Regulators are trying to keep up, laying down ever deeper layers of rules to govern how the trading platforms must interact, but that only creates more ways for traders to game the system. The Securities and Exchange Commission (SEC) had to move against one such cheat last autumn, when it banned dark pools from "flash trading", the practice of revealing details of a customer order to a select group of traders for a fraction of a second, giving them an unfair advantage.

The traders themselves long ago stopped being actual humans. More than half of all share trades in the US are now done by computer programmes, and the proportion is rising exponentially. These black-box programmes are designed to trade at very high frequency, using impenetrable mathematical models to spot supposed trading patterns and eke out tiny profits, multiple times a second. Even the unnoticeable amount of time it takes data to travel down a cable makes a difference, which is why hedge funds pay to install their computers on-site at exchanges.

Defenders of the new landscape say dark pools are great for institutional investors, who get better prices for their trades, and high-frequency traders are great for retail investors, who get a much more liquid market.

But that crazy move between 2.40pm and 3pm on Thursday, when the Dow plunged 998 points, was what you might call an "unintended consequence". Volatility is inherently higher in a computer-driven trading environment.

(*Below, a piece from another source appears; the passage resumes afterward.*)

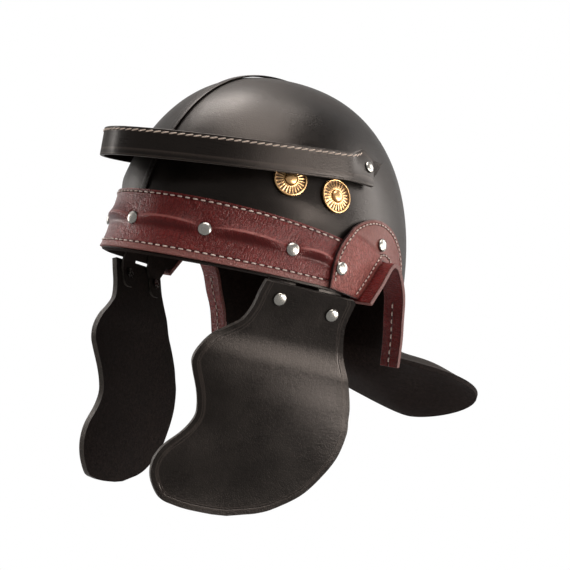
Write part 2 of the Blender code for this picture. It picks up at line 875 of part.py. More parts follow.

It is why there have been so-called "circuit breakers" in place since the crash of 1987, the last time the robots went wild. The circuit breakers slow down or even halt trading if stocks start moving too quickly, so that new buyers or sellers can come in without fear of being trampled in a stampede.

One factor in the madness, at least according to the NYSE boss Duncan Niederauer, appears to have been the lack of co-ordination between his exchange, which has circuit breakers, and the dark pools, which carried on trading in halted stocks, causing weird price distortions, triggering computer program errors and stoking a panic.

The SEC recently – belatedly – began to review of high-frequency trading and dark pools. It is difficult to be optimistic that it will get its head round all these issues. This is the same SEC that couldn't catch Bernard Madoff when he was using an archaic computer to fabricate thousands of trades.

Complexity is, by design, the enemy of regulation. The answer, therefore, is a sweeping away of this complexity, a curb on high-frequency trading, forced consolidation of dark pools and much more transparency everywhere. The SEC needs to act boldly – or else Thursday's chaos will be just a taster of what is to come.